Bayat argues that in addition to the many other aspects of the contemporary “neoliberal” city described in recent sociological, anthropological and urban studies literatures, there’s an often overlooked feature of such cities: they are inside-out.
I propose that a key spatial feature of the neoliberal city relates to double and dialectical processes of “inside-outing” and “enclosure.” In the first place, the neoliberal city is a “city-inside-out,” where a massive number of urban residents, the subaltern, become compelled to operate, subsist, or simply live on the public spaces—in the streets, in a substantial “out-doors economy.” Here public space becomes an indispensable asset, capital, for people to survive, operate and reproduce life. Strolling in the streets of Cairo, Tehran, or Amman in the midst of a working day, one cannot but notice the astonishing presence of so many people operating out-doors in the streets: working, running around, standing, sitting, negotiating, or driving.
The concept of the “neoliberal city” is a powerful and widespread notion in contemporary social theory
The term ‘neoliberalism’ refers to the historical transformation and extension of capitalist market models into every corner of the globe and into domains of everyday life once held not to be part of the market. Neoliberal policies of corporate governmentality, deregulation of labor and markets, financialization, privatization, and structural adjustment have
Neoliberalism is rooted in classical economic liberalism, but it differs from 19th century liberalism in two significant ways:
- Classical liberalism saw market logics as pertaining to markets alone, but neoliberalism extends the market model into the political sphere, and into the realm of human social relations.
- Classical liberalism portrayed the market as natural and self-regulating, but neoliberalism attempts to use law and public policy to create the neoliberal utopia.

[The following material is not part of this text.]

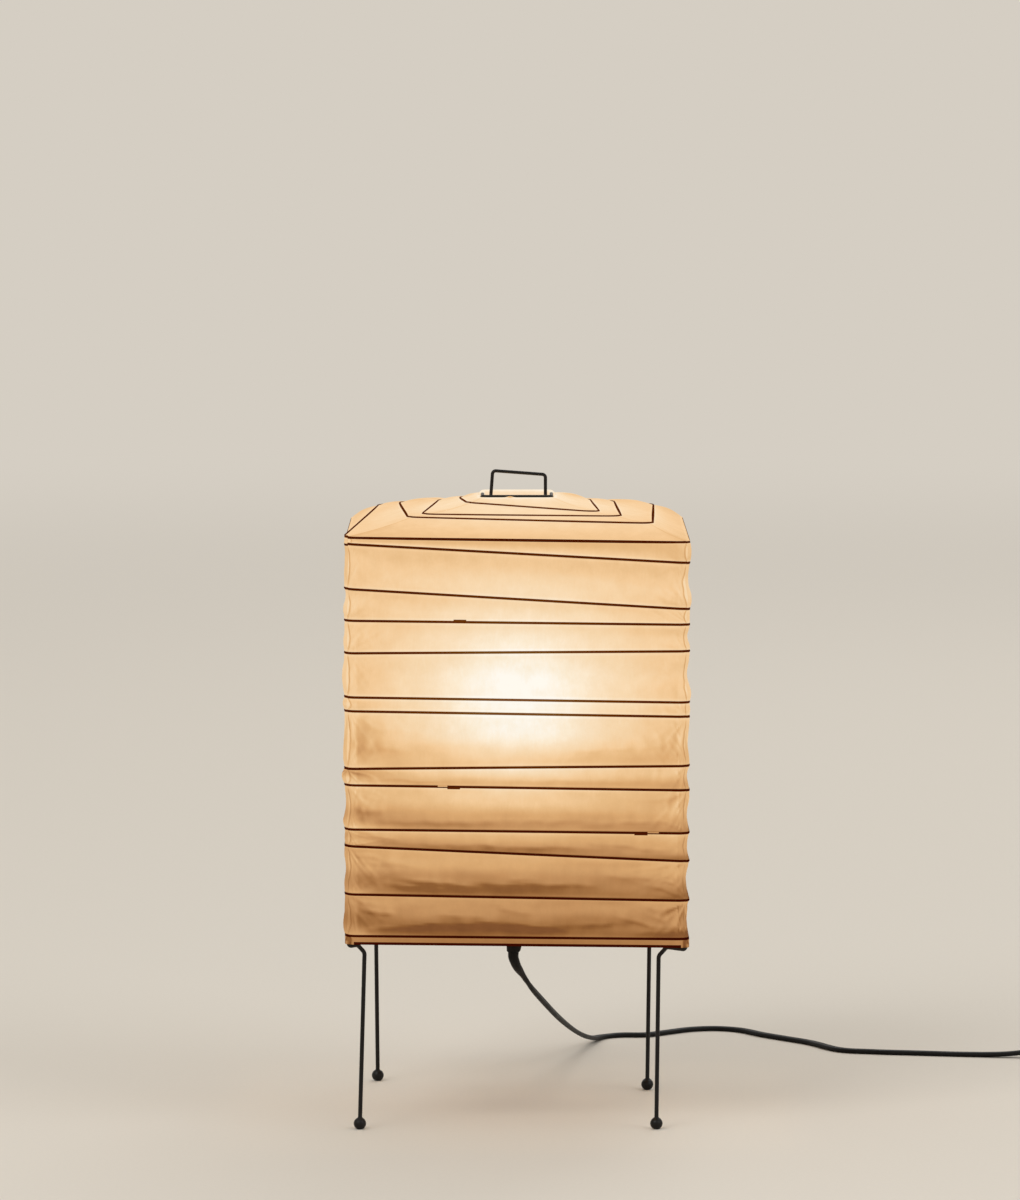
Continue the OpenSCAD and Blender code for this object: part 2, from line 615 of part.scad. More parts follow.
// Cord: a flat twin lead. It drops behind the lamp, lies along the table and leaves
// for the in-line switch, and the rest is wound up in a coil with the plug.
cord_route = [
    [-2.5, 0, gland_tip - seat], [-2.4, 0.8, 104], [1, 8, 98], [5, 22, 90], [10, 40, 80],
    [21, 80, 62], [30.5, 130, 45], [41, 195, 27], [50, 255, 13], [58, 298, 4.5],
    [66, 322, 1.8], [80, 331, 1.8], [99, 332, 1.8], [115, 345, 1.8], [133, 360, 1.8],
    [153, 365, 1.8], [172, 356, 1.8], [188, 333, 1.8], [204, 314, 1.8], [224, 290, 1.8],
    [243, 256, 1.8], [267, 246, 1.8], [302, 239, 1.8], [335, 233, 1.8], [362, 229, 2.4],
    [380, 227, 4.2], [394, 227, 7]];
switch_at = [394, 227];
cord_sub = 2;
function spline(p, i, t) =
    let (n = len(p) - 1, a = p[max(i - 1, 0)], b = p[i], c = p[min(i + 1, n)], d = p[min(i + 2, n)])
    0.5 * (2 * b + (c - a) * t + (2 * a - 5 * b + 4 * c - d) * t * t
        + (3 * b - a - 3 * c + d) * t * t * t);
cord_line = concat(
    [for (i = [0:len(cord_route) - 2]) for (j = [0:cord_sub - 1]) spline(cord_route, i, j / cord_sub)],
    [cord_route[len(cord_route) - 1]]);
function line_length(p) = [for (i = [1:len(p) - 1]) norm(p[i] - p[i - 1])] * [for (i = [1:len(p) - 1]) 1];
function way_at(p, i) = unit(p[min(i + 1, len(p) - 1)] - p[max(i - 1, 0)]);
// The flat side lies level, turned by roll about the cord
function flat_ring(c, way, roll, shape) =
    let (side = unit(cross(way, [0, 0, 1]) + [0.0001, 0, 0]), up = cross(side, way))
    [for (q = shape)
        c + (q[0] * cos(roll) - q[1] * sin(roll)) * side + (q[0] * sin(roll) + q[1] * cos(roll)) * up];
eight_sides = [
    [0.5, -0.2], [0.5, 0.2], [0.36, 0.5], [-0.36, 0.5],
    [-0.5, 0.2], [-0.5, -0.2], [-0.36, -0.5], [0.36, -0.5]];
six_sides = [[0.5, 0], [0.3, 0.5], [-0.3, 0.5], [-0.5, 0], [-0.3, -0.5], [0.3, -0.5]];
function flat_shape(sides) = [for (q = sides) [q[0] * cord_w, q[1] * cord_t]];
// The cord turns on its edge in the middle of the drop
function drop_roll(i) = 65 * pow(sin(180 * min(1, i / 20)), 2);
module cord() color("#141210") {
    n = len(cord_line) - 1;
    rings = [for (i = [0:n])
        flat_ring(
            cord_line[i],
            i == 0 ? [0, 0.01, -1] : i == n ? [1, 0, 0] : way_at(cord_line, i),
            drop_roll(i), flat_shape(eight_sides))];
    tube(rings);
}

// The coil: two turns in on the table, half a turn up, and out again on top
coil_lift = 1.2;
coil_turns = 4.25;
turns_in = 2;
coil_low = coil_lift + cord_w / 2;
coil_rise = cord_w + 0.6;
coil_mid = [switch_at[0] + switch_l + 36, switch_at[1] + coil_r + coil_step];
function climb(t) = let (s = max(0, min(1, (t - turns_in) / 0.5))) s * s * (3 - 2 * s);
function coil_radius(t) =
    coil_r + coil_step
    - coil_step * (t < turns_in ? t : t < turns_in + 0.5 ? turns_in : 2 * turns_in + 0.5 - t);
function coil_point(t) =
    [coil_mid[0] + coil_radius(t) * sin(360 * t),
     coil_mid[1] - coil_radius(t) * cos(360 * t),
     coil_low + coil_rise * climb(t)];
coil_rings = 24;
coil_line = [for (i = [0:coil_turns * coil_rings]) coil_point(i / coil_rings)];
coil_end = coil_point(coil_turns);
lead_in = [
    [switch_at[0] + switch_l, switch_at[1], switch_h / 2],
    [switch_at[0] + switch_l + cord_w, switch_at[1], switch_h / 2],
    [switch_at[0] + switch_l + 20, switch_at[1], mix(switch_h / 2, coil_low, 0.7)]];
plug_at = [coil_end[0], coil_end[1] + 38, plug_h / 2];
lead_out = [
    [plug_at[0], mix(coil_end[1], plug_at[1], 0.4), mix(coil_end[2], plug_at[2], 0.4)],
    [plug_at[0], plug_at[1] - cord_w, plug_at[2]],
    plug_at];
put_away = concat(lead_in, coil_line, lead_out);
// The cord lies flat in the switch and the plug, and stands on its edge in the coil
function put_away_roll(i) =
    let (last = len(put_away) - 1)
    i < 2 || i > last - 2 ? 0 : i == 2 || i == last - 2 ? 55 : 90;
module cord_coil() color("#141210")
    tube([for (i = [0:len(put_away) - 1])
        let (last = len(put_away) - 1,
             way = i < 2 ? [1, 0, 0] : i > last - 2 ? [0, 1, 0] : way_at(put_away, i))
        flat_ring(put_away[i], way, put_away_roll(i), flat_shape(six_sides))]);
// The least gap of the coil to itself, over its section's points a half turn or more apart
coil_skin = [for (i = [0:len(coil_line) - 1])
    flat_ring(coil_line[i], way_at(coil_line, i), 90, flat_shape(six_sides))];
coil_gap = min([for (i = [0:len(coil_skin) - 1]) for (j = [i + coil_rings / 2:len(coil_skin) - 1])
    for (a = coil_skin[i]) min([for (b = coil_skin[j]) norm(a - b)])]);
echo(cord_length = line_length(cord_line), coil_length = line_length(put_away), coil_gap = coil_gap);

// A strap round the bundle of turns, on the side away from the switch
tie_w = 7;
tie_t = 0.8;
module coil_tie() {
    inner = coil_r - coil_step - cord_t / 2 - 1.2;
    outer = coil_r + coil_step + cord_t / 2 + 1.2;
    top = coil_lift + 2 * cord_w + 0.6 + 0.3;
    low = coil_lift - 0.3;
    color("#23201e") translate([coil_mid[0], coil_mid[1], 0]) rotate(115)
        translate([0, tie_w / 2, 0]) rotate([90, 0, 0]) linear_extrude(tie_w) difference() {
            translate([inner - tie_t, low - tie_t]) square([outer - inner + 2 * tie_t, top - low + 2 * tie_t]);
            translate([inner, low]) square([outer - inner, top - low]);
        }
}

// The in-line switch: base, cover with its rocker on a pin, and two screws
module switch_outline(inset) {
    r = switch_w / 2;
    translate([switch_at[0] + switch_l / 2, switch_at[1]]) intersection() {
        union() {
            square([switch_l - 2 * r, switch_w - 2 * inset], center = true);
            for (s = [-1, 1]) translate([s * (switch_l / 2 - r), 0]) circle(r = r - inset);
        }
        square([switch_l - 2, switch_w], center = true);
    }
}
rocker_mid = [switch_at[0] + switch_l / 2, switch_at[1]];
rocker_gap = 0.5;
pin_z = switch_h - 4;
pin_d = 2;
screw_x = switch_l / 2 - 10;
module cord_ports() {
    for (x = [switch_at[0] - 1, switch_at[0] + switch_l - 4])
        translate([x, switch_at[1], switch_h / 2]) rotate([90, 0, 90]) linear_extrude(5)
            flat_twin(cord_w + 0.6, cord_t + 0.6);
}
module switch_base() color("#1b1917") difference() {
    union() {
        linear_extrude(switch_h / 2 - slip / 2) switch_outline(0);
        for (x = [0, 1]) translate([switch_at[0] + 2 + x * (switch_l - 4), switch_at[1], switch_h / 2])
            rotate([0, 90, 0]) translate([0, 0, -2]) cylinder(h = 4, d = cord_t + 5);
    }
    cord_ports();
    translate([switch_at[0] - 5, switch_at[1] - switch_w, switch_h / 2 - slip / 2])
        cube([switch_l + 10, 2 * switch_w, switch_h]);
    translate([rocker_mid[0] - rocker_l / 2 - 1, rocker_mid[1] - rocker_w / 2 - 1, 2])
        cube([rocker_l + 2, rocker_w + 2, switch_h]);
    for (s = [-1, 1]) translate([rocker_mid[0] + s * screw_x, rocker_mid[1], -1]) {
        cylinder(h = switch_h, d = 2.2 + 2 * slip);
        cylinder(h = 3, d = 4.4 + 2 * slip);
    }
}
module switch_cover() color("#1b1917") difference() {
    union() {
        translate([0, 0, switch_h / 2 + slip / 2]) linear_extrude(switch_h / 2 - 1.2) switch_outline(0);
        translate([0, 0, switch_h - 1.2]) linear_extrude(1.2) switch_outline(0.8);
    }
    cord_ports();
    translate([rocker_mid[0] - rocker_l / 2 - rocker_gap, rocker_mid[1] - rocker_w / 2 - rocker_gap, 0])
        cube([rocker_l + 2 * rocker_gap, rocker_w + 2 * rocker_gap, 2 * switch_h]);
    translate([rocker_mid[0], rocker_mid[1] + rocker_w, pin_z]) rotate([90, 0, 0])
        cylinder(h = 2 * rocker_w, d = pin_d + 0.1);
    for (s = [-1, 1]) translate([rocker_mid[0] + s * screw_x, rocker_mid[1], 0])
        cylinder(h = switch_h - 3, d = 1.8 + 2 * slip);
}
// The rocker's top is a shallow vee, and one half of it is down in each position
module switch_rocker() {
    l = rocker_l / 2;
    rise = 2.6;
    color("#0f0e0d") translate([rocker_mid[0], rocker_mid[1], pin_z]) rotate([0, rocker_tilt, 0])
        rotate([90, 0, 0]) translate([0, 0, -rocker_w / 2]) linear_extrude(rocker_w) difference() {
            polygon([
                [-l + 0.6, rise + l * tan(rocker_tilt)], [0, rise], [l - 0.6, rise + l * tan(rocker_tilt)],
                [l - 0.2, 1], [5, -3], [-5, -3], [-l + 0.2, 1]]);
            circle(d = pin_d + 0.1);
        }
}
module rocker_pin() color("silver")
    translate([rocker_mid[0], rocker_mid[1] + rocker_w / 2 + 2.5, pin_z]) rotate([90, 0, 0])
        cylinder(h = rocker_w + 5, d = pin_d);
module switch_screws() color("silver")
    for (s = [-1, 1]) translate([rocker_mid[0] + s * screw_x, rocker_mid[1], 0.6]) difference() {
        union() {
            cylinder(h = 1.3, d = 4.4);
            cylinder(h = switch_h - 5, d = 1.8);
        }
        translate([-0.4, -3, -1]) cube([0.8, 6, 1.6]);
    }

// The plug: a moulded body with finger grips and two flat blades
module plug_body() {
    neck = 9;
    color("#181614") translate(plug_at) rotate([-90, 0, 0]) difference() {
        union() {
            hull() {
                linear_extrude(1) square([neck + 2, neck], center = true);
                translate([0, 0, plug_l * 0.45]) linear_extrude(1) square([plug_w - 2, plug_h - 1], center = true);
            }
            translate([0, 0, plug_l * 0.45]) hull() {
                linear_extrude(1) square([plug_w - 2, plug_h - 1], center = true);
                translate([0, 0, plug_l * 0.15]) linear_extrude(plug_l * 0.4) square([plug_w, plug_h], center = true);
            }
        }
        for (s = [-1, 1]) for (i = [0:2])
            translate([s * plug_w / 2, 0, plug_l * 0.6 + i * 3.4]) cube([1.6, plug_h + 2, 1.4], center = true);
        for (s = [-1, 1]) translate([s * blade_gap / 2, 0, plug_l])
            cube([1.6 + 0.2, 6.3 + 0.2, 12], center = true);
    }
}
module plug_blades() color("gainsboro") translate(plug_at) rotate([-90, 0, 0])
    for (s = [-1, 1]) translate([s * blade_gap / 2, 0, plug_l - 5.8]) rotate([0, 0, 90])
        translate([0, 0.8, 0]) rotate([90, 0, 0]) linear_extrude(1.6) difference() {
            translate([-3.15, 0]) square([6.3, blade_l + 5.8 - 1.2]);
            translate([0, blade_l + 5.8 - 8]) circle(d = 3);
        }

paper_wall(0);  // paper_front
paper_wall(1);  // paper_right
paper_wall(2);  // paper_back
paper_wall(3);  // paper_left
paper_roof(0);  // roof_front
paper_roof(1);  // roof_right
paper_roof(2);  // roof_back
paper_roof(3);  // roof_left
bamboo_upper();
bamboo_middle();
bamboo_short();
bamboo_lower();
bamboo_tail();
top_ring();
ring_collar();
bottom_ring();
leg(FRONT_LEFT);  // leg_front_left
leg(FRONT_RIGHT);  // leg_front_right
leg(REAR_RIGHT);  // leg_rear_right
leg(REAR_LEFT);  // leg_rear_left
foot(FRONT_LEFT);  // foot_front_left
foot(FRONT_RIGHT);  // foot_front_right
foot(REAR_RIGHT);  // foot_rear_right
foot(REAR_LEFT);  // foot_rear_left
hub_plate();
stretcher();
stretcher_sockets();
stem();
stem_nuts();
stem_washers();
cord_gland();
inner_lead();
holder_cap();
holder_skirt();
holder_insert();
thread_sleeve();
centre_contact();
bulb_glass();
bulb_cap();
bulb_insulator();
bulb_tip();
cord();
cord_coil();
coil_tie();
switch_base();
switch_cover();
switch_rocker();
rocker_pin();
switch_screws();
plug_body();
plug_blades();
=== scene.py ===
import math
import random

import bpy
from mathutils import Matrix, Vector, noise


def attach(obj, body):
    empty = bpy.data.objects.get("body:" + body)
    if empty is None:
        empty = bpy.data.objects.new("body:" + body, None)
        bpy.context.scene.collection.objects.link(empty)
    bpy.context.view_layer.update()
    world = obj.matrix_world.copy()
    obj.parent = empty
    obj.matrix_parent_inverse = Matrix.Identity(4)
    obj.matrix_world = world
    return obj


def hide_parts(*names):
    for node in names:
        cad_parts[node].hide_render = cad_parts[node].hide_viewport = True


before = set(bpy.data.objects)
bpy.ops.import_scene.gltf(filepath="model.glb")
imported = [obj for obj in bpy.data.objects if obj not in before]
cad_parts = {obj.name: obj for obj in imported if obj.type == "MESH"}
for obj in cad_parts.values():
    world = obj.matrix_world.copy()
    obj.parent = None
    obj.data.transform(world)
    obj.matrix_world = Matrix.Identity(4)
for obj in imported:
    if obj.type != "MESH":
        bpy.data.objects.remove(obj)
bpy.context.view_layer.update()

# Everything below is worked out in millimetres, in the frame of the part, and put
# into the scene in metres.
MM = 0.001


# ---------------------------------------------------------------- camera
# Straight in front, looking a little down on the roof, with a long lens
lens_camera = bpy.data.cameras.new("photo_camera")
lens_camera.sensor_width = 36
lens_camera.lens = 215.1
camera = bpy.data.objects.new("photo_camera", lens_camera)
camera.location = (-0.00495, -5.0972, 0.8093)
camera.rotation_euler = (math.radians(90 - 4.99), 0, 0)
bpy.context.scene.collection.objects.link(camera)
bpy.context.scene.camera = camera


# ---------------------------------------------------------------- small helpers
def mix(a, b, t):
    return a + (b - a) * t


def clamp(value, low, high):
    return max(low, min(high, value))


def ease(t):
    t = clamp(t, 0, 1)
    return t * t * (3 - 2 * t)


def table_value(table, x):
    """Reads a table of (place, value) rows, straight between two rows."""
    if x <= table[0][0]:
        return table[0][1]
    for (x0, y0), (x1, y1) in zip(table, table[1:]):
        if x <= x1:
            return mix(y0, y1, (x - x0) / (x1 - x0))
    return table[-1][1]


def wander(x, y, z):
    """Smooth unevenness between -1 and 1, the same in every run."""
    return noise.noise(Vector((x, y, z)))


def circle(count):
    """Cosine and sine of even steps round a circle."""
    steps = [2 * math.pi * i / count for i in range(count)]
    return [(math.cos(a), math.sin(a)) for a in steps]


def squared(value, power):
    """A cosine or sine raised so that its circle turns into a rounded slab."""
    return math.copysign(abs(value) ** power, value)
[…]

The practical effects of the spread of neoliberalism as policy have been rapid, and geographically uneven redistributions of wealth and poverty, and increasing structural inequality. The gulf between wealthy elites and the masses has grown precipitously throughout the world, and while overall wealth has increased it has been at the cost of traditional social systems and extraordinary environmental degradation world wide.
A Neoliberal City, then, is a city whose spatial organization, mode of governance and social structures are organized to a large extent by this neoliberal vision of a free market utopia. In the Neoliberal City, economic progress derives from individual entrepreneurialism operating in unregulated markets in land, labor and money. Government is increasingly modeled on business management and citizens are increasingly framed as consumers and clients.
There are no pure neoliberal cities, of course. Neoliberalism as an ideology may be pure, but its actual implementation is messy, uneven and diffused by the historical structures in place. In Chapter Six of Connected in Cairo I describe some of the ways that privatization and liberalization of pre-existing socialist programs failed to actually occur in the ways advocates of neoliberalism would understand them (albeit while benefiting Mubarak and his cronies).
Anyway the typical critique of the neoliberal city involves a city inhabited by a political and economic elite and its relatively affluent clients (those middle-class consumers who serve as the technocrats and workers required to maintain the lives of the elite) and a rising subaltern class trapped in poverty and excluded from political and civic life (and often spatially segregated into slums and shantytowns).
[Nor is this strictly a problem of the developing world. Jason Hackworth's The Neoliberal City (2006, Cornell) and Neil Brenner and Nik Theodore's Spaces of Neoliberalism (2003, Wiley-Blackwell) argue that similar processes are occurring in the US, albeit shaped by local political, economic and social systems.]
Bayat’s article suggests that ostracism does not entirely weaken the subaltern. On the contrary, because they are kept out of gated communities, city gentrification projects and affluent sites of leisure, subalterns are forced together into public spaces which become the basis for street politics
Here’s the abstract:
Neoliberal restructuring has engendered significant economic and social changes. The advent of deregulation, diminished role of the state, and the crisis of social contract have meant that a vast number of subaltern groups are now left on their own to survive and better their lives. Consequently, a strong view in the current debates seems to suggest that neoliberal city is a lost city—where capital rules, the affluent enjoy, and the subaltern is entrapped; it is a city of glaring inequality and imbalance, where the ideal of the “right to the city” is all but vanished. While this conclusion enjoys much plausibility, I want to suggest in this paper that there is more to neoliberal urbanity than elite rule and subaltern’s failure. For the new realities of these cities tend to engender a new discrete form of politics. Drawing on the recent urban transformation in the Middle East, the paper elaborates on this distinct politics by discussing how a key spatial feature of neoliberal city, what I call the “city-inside-out,” is likely to instigate “street politics” and inform the “political street.”
A former colleague of mine at the American University in Cairo, Bayat was Academic Director of the International Institute for the Study of Islam in the Modern World (ISIM) and is now Professor of Sociology and Middle Eastern studies at University of Illinois at Urbana-Champaign.
Bayat, Asef. 2012. Politics in the City-Inside-Out. City & Society. 24(2): 110–128.